Reproduce the opening lines of the records exactly, up to and including the line in which "pad_lip_thickness = 0.8" occurs.

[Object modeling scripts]
-*-

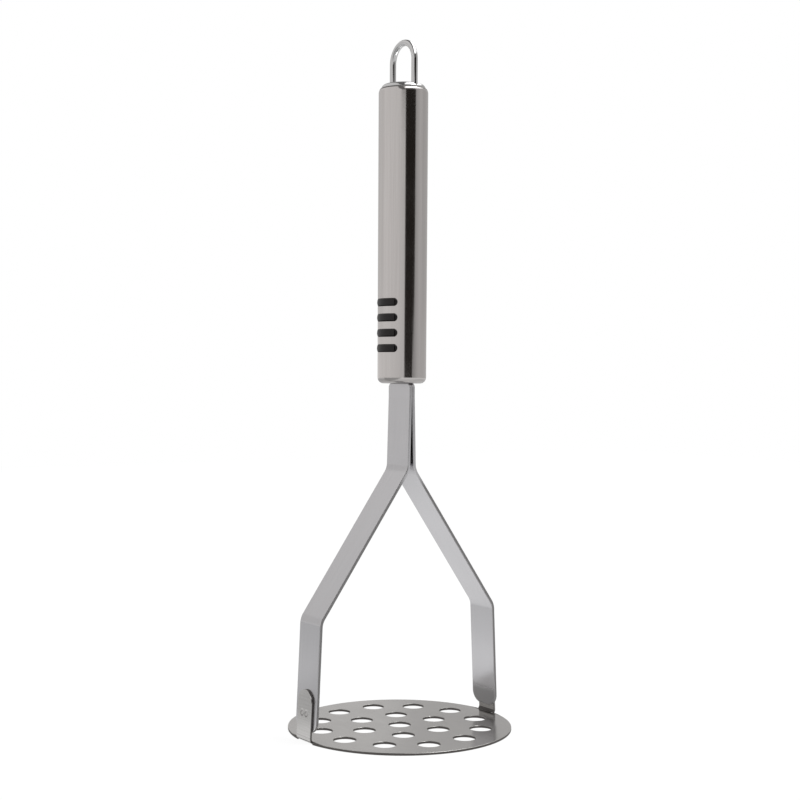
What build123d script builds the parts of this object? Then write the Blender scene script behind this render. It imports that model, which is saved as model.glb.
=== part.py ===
from build123d import *
from math import atan, cos, degrees, pi, radians, sin, tan
import os

# A potato masher: a steel handle with four rubber grip pads and a wire hanging
# loop, two bent strips that part below it like a wishbone, and a perforated
# disc whose upturned tabs are spot welded to the feet of the strips.
# Millimetres, origin in the middle of the disc's underside, +Z up the handle,
# both feet on the X axis and the grip pads on the -X side, turned a little to -Y.

# Mashing disc
disc_diameter = 85.0
disc_thickness = 0.9
disc_edge_round = 0.2
hole_diameter = 8.5
inner_ring_holes = 6
outer_ring_holes = 12
outer_ring_inset = 11.4
ring_spacing = 15.0

# Tabs of the disc
tab_width = 9.4
tab_slit_width = 0.4
tab_height = 19.3
tab_bend_radius = 1.2
weld_mark_count = 2
weld_mark_diameter = 2.2
weld_mark_depth = 0.15
weld_mark_taper = 60.0
weld_mark_spacing = 2.8
weld_mark_height = 11.2

# Frame strips
strip_width = 14.0
strip_thickness = 1.25
foot_inset = 0.3
foot_clearance = 3.0
leg_lean = 2.0
knee_height = 44.3
split_drop = 32.5
split_gap = 1.4
parting_drop = 5.0
knee_bend_radius = 5.5
split_bend_radius = 6.0
parting_bend_radius = 40.0
foot_corner_radius = 4.6
shoulder_round = 1.5
tang_width = 8.4
tang_length = 34.0

# Handle tube
handle_bottom_height = 131.0
handle_length = 111.1
handle_bottom_diameter = 18.5
handle_top_diameter = 18.8
handle_wall = 0.6
handle_bottom_round = 2.3
mouth_curl_radius = 3.2
mouth_curl_angle = 30.0

# Grip pads
pad_count = 4
pad_pitch = 5.75
pad_row_rise = 21.9
pad_height = 3.1
pad_half_angle = 34.5
pad_turn = 10.0
pad_proud = 0.4
pad_edge_round = 0.3
pad_lip_width = 0.7
pad_lip_thickness = 0.8

# Tang block inside the handle
block_height = 42.0
block_collar_height = 9.0
block_core_diameter = 14.4

# End cap
cap_rise = 2.2
cap_crown = 0.35
cap_edge_round = 1.6
cap_depth = 4.5
cap_recess_diameter = 10.5
cap_recess_depth = 2.6

# Hanging loop
wire_diameter = 2.4
loop_radius = 7.1
loop_rise = 18.9
hook_bend_radius = 2.6
hook_end_gap = 2.4

# Clearances
slot_clearance = 0.05
seat_clearance = 0.03
overrun = 1.0

# Derived places
disc_radius = disc_diameter / 2
outer_ring_radius = disc_radius - outer_ring_inset
inner_ring_radius = outer_ring_radius - ring_spacing
foot_half_span = disc_radius - foot_inset
knee_half_span = foot_half_span - leg_lean
handle_top_height = handle_bottom_height + handle_length
curl_height = (mouth_curl_radius - handle_wall / 2) * sin(radians(mouth_curl_angle))
curl_start_height = handle_top_height - curl_height - handle_wall / 2 * sin(radians(mouth_curl_angle))
foot_height = disc_thickness + foot_clearance
strip_mid = strip_thickness / 2


def tube_radius(height):
    """Outer radius of the tapered handle at a height."""
    share = (height - handle_bottom_height) / handle_length
    return (handle_bottom_diameter + (handle_top_diameter - handle_bottom_diameter) * share) / 2


def pad_heights():
    """Middle height of each grip pad, from the lowest up."""
    first = handle_bottom_height + pad_row_rise - pad_pitch * (pad_count - 1) / 2
    return [first + pad_pitch * index for index in range(pad_count)]


# Mashing disc, a punched plate with an upturned round-ended tab between two slits
# at each side
tab_tilt = atan(leg_lean / knee_height)
tab_mid_span = foot_half_span + disc_thickness / 2 / cos(tab_tilt)
tab_top_span = tab_mid_span - tab_height * tan(tab_tilt)
tab_mid_radius = tab_bend_radius + disc_thickness / 2
tab_round_radius = tab_width / 2
tab_bend_span = tab_mid_span - disc_thickness / 2 * tan(tab_tilt) - tab_mid_radius * tan((pi / 2 + tab_tilt) / 2)

with BuildPart() as mashing_disc:
    with BuildSketch():
        Circle(disc_radius)
        for side in (1, -1):
            with Locations((side * (tab_bend_span + disc_radius / 2), 0)):
                Rectangle(disc_radius, tab_width + 2 * tab_slit_width, mode=Mode.SUBTRACT)
    extrude(amount=disc_thickness)
    rim_edges = mashing_disc.edges().filter_by(GeomType.CIRCLE)
    fillet(rim_edges, radius=disc_edge_round)
    for side in (1, -1):
        with BuildSketch(Plane.XZ):
            with BuildLine():
                FilletPolyline(
                    (side * (tab_bend_span - tab_bend_radius), disc_thickness / 2),
                    (side * (tab_mid_span - disc_thickness / 2 * tan(tab_tilt)), disc_thickness / 2),
                    (side * tab_top_span, tab_height),
                    radius=tab_mid_radius,
                )
            trace(line_width=disc_thickness)
        extrude(amount=tab_width / 2, both=True)
    with BuildSketch(Plane.YZ):
        with Locations((0, -overrun)):
            Rectangle(disc_diameter + 2 * overrun, foot_height + overrun, align=(Align.CENTER, Align.MIN))
        Rectangle(tab_width, tab_height - tab_round_radius, align=(Align.CENTER, Align.MIN))
        with Locations((0, tab_height - tab_round_radius)):
            Circle(tab_round_radius)
    extrude(amount=disc_diameter, both=True, mode=Mode.INTERSECT)
    with Locations((0, 0, disc_thickness)):
        Hole(hole_diameter / 2)
        with PolarLocations(inner_ring_radius, inner_ring_holes):
            Hole(hole_diameter / 2)
        with PolarLocations(outer_ring_radius, outer_ring_holes, start_angle=180 / outer_ring_holes):
            Hole(hole_diameter / 2)
    mark_span = tab_mid_span + disc_thickness / 2 / cos(tab_tilt) - weld_mark_height * tan(tab_tilt)
    for side in (1, -1):
        tab_face = Plane(
            origin=(side * mark_span, 0, weld_mark_height),
            x_dir=(0, 1, 0),
            z_dir=(side * cos(tab_tilt), 0, sin(tab_tilt)),
        )
        with BuildSketch(tab_face):
            with GridLocations(weld_mark_spacing, 0, weld_mark_count, 1):
                Circle(weld_mark_diameter / 2)
        extrude(amount=-weld_mark_depth, taper=weld_mark_taper, mode=Mode.SUBTRACT)
mashing_disc.part.label = "mashing_disc"

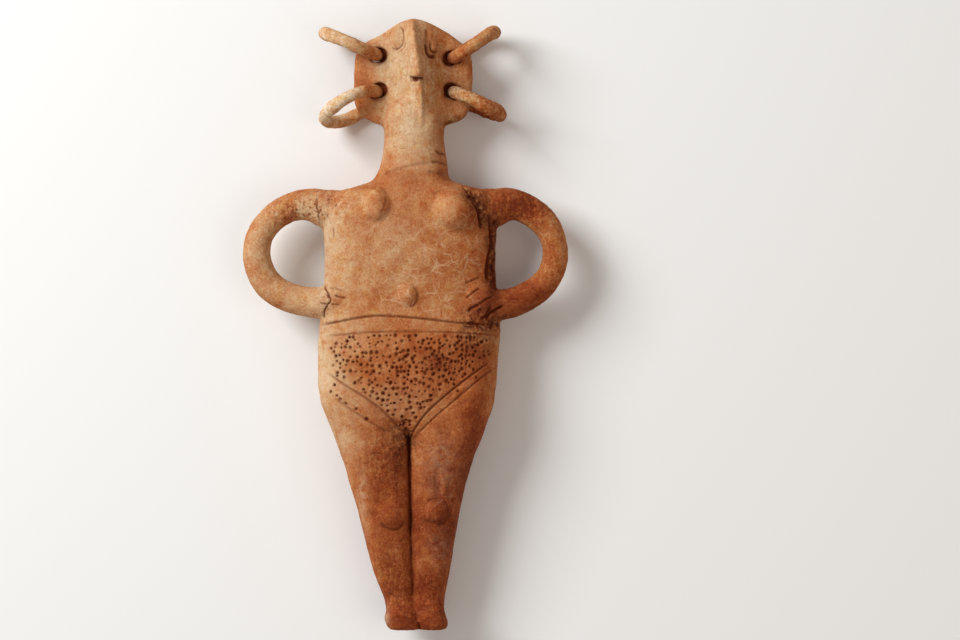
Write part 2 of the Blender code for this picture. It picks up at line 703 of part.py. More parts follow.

-*-

SOLUTION FOR THIS PROBLEM:
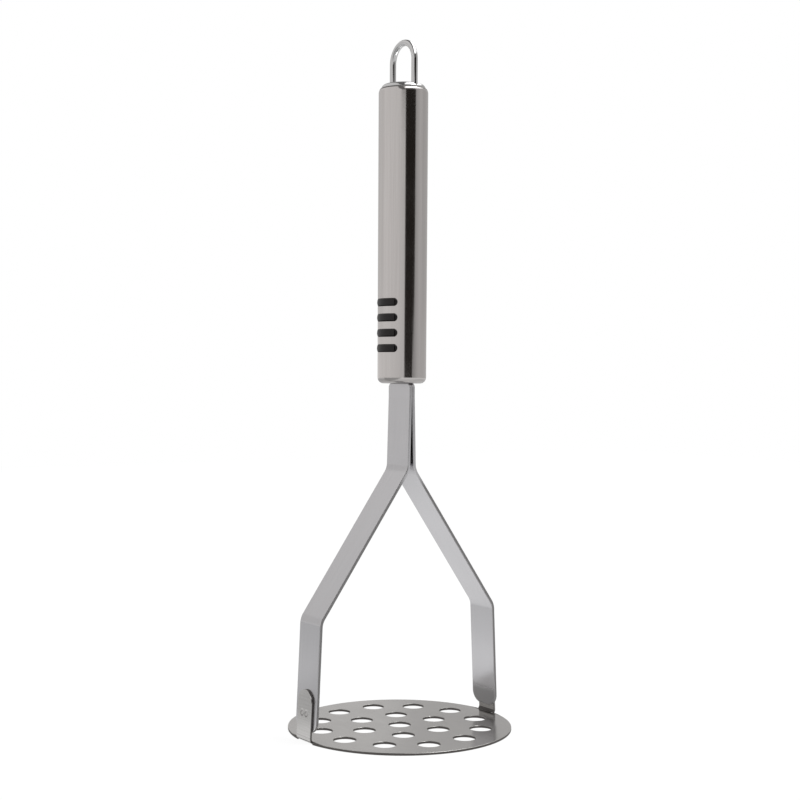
What build123d script builds the parts of this object? Then write the Blender scene script behind this render. It imports that model, which is saved as model.glb.
=== part.py ===
from build123d import *
from math import atan, cos, degrees, pi, radians, sin, tan
import os

# A potato masher: a steel handle with four rubber grip pads and a wire hanging
# loop, two bent strips that part below it like a wishbone, and a perforated
# disc whose upturned tabs are spot welded to the feet of the strips.
# Millimetres, origin in the middle of the disc's underside, +Z up the handle,
# both feet on the X axis and the grip pads on the -X side, turned a little to -Y.

# Mashing disc
disc_diameter = 85.0
disc_thickness = 0.9
disc_edge_round = 0.2
hole_diameter = 8.5
inner_ring_holes = 6
outer_ring_holes = 12
outer_ring_inset = 11.4
ring_spacing = 15.0

# Tabs of the disc
tab_width = 9.4
tab_slit_width = 0.4
tab_height = 19.3
tab_bend_radius = 1.2
weld_mark_count = 2
weld_mark_diameter = 2.2
weld_mark_depth = 0.15
weld_mark_taper = 60.0
weld_mark_spacing = 2.8
weld_mark_height = 11.2

# Frame strips
strip_width = 14.0
strip_thickness = 1.25
foot_inset = 0.3
foot_clearance = 3.0
leg_lean = 2.0
knee_height = 44.3
split_drop = 32.5
split_gap = 1.4
parting_drop = 5.0
knee_bend_radius = 5.5
split_bend_radius = 6.0
parting_bend_radius = 40.0
foot_corner_radius = 4.6
shoulder_round = 1.5
tang_width = 8.4
tang_length = 34.0

# Handle tube
handle_bottom_height = 131.0
handle_length = 111.1
handle_bottom_diameter = 18.5
handle_top_diameter = 18.8
handle_wall = 0.6
handle_bottom_round = 2.3
mouth_curl_radius = 3.2
mouth_curl_angle = 30.0

# Grip pads
pad_count = 4
pad_pitch = 5.75
pad_row_rise = 21.9
pad_height = 3.1
pad_half_angle = 34.5
pad_turn = 10.0
pad_proud = 0.4
pad_edge_round = 0.3
pad_lip_width = 0.7
pad_lip_thickness = 0.8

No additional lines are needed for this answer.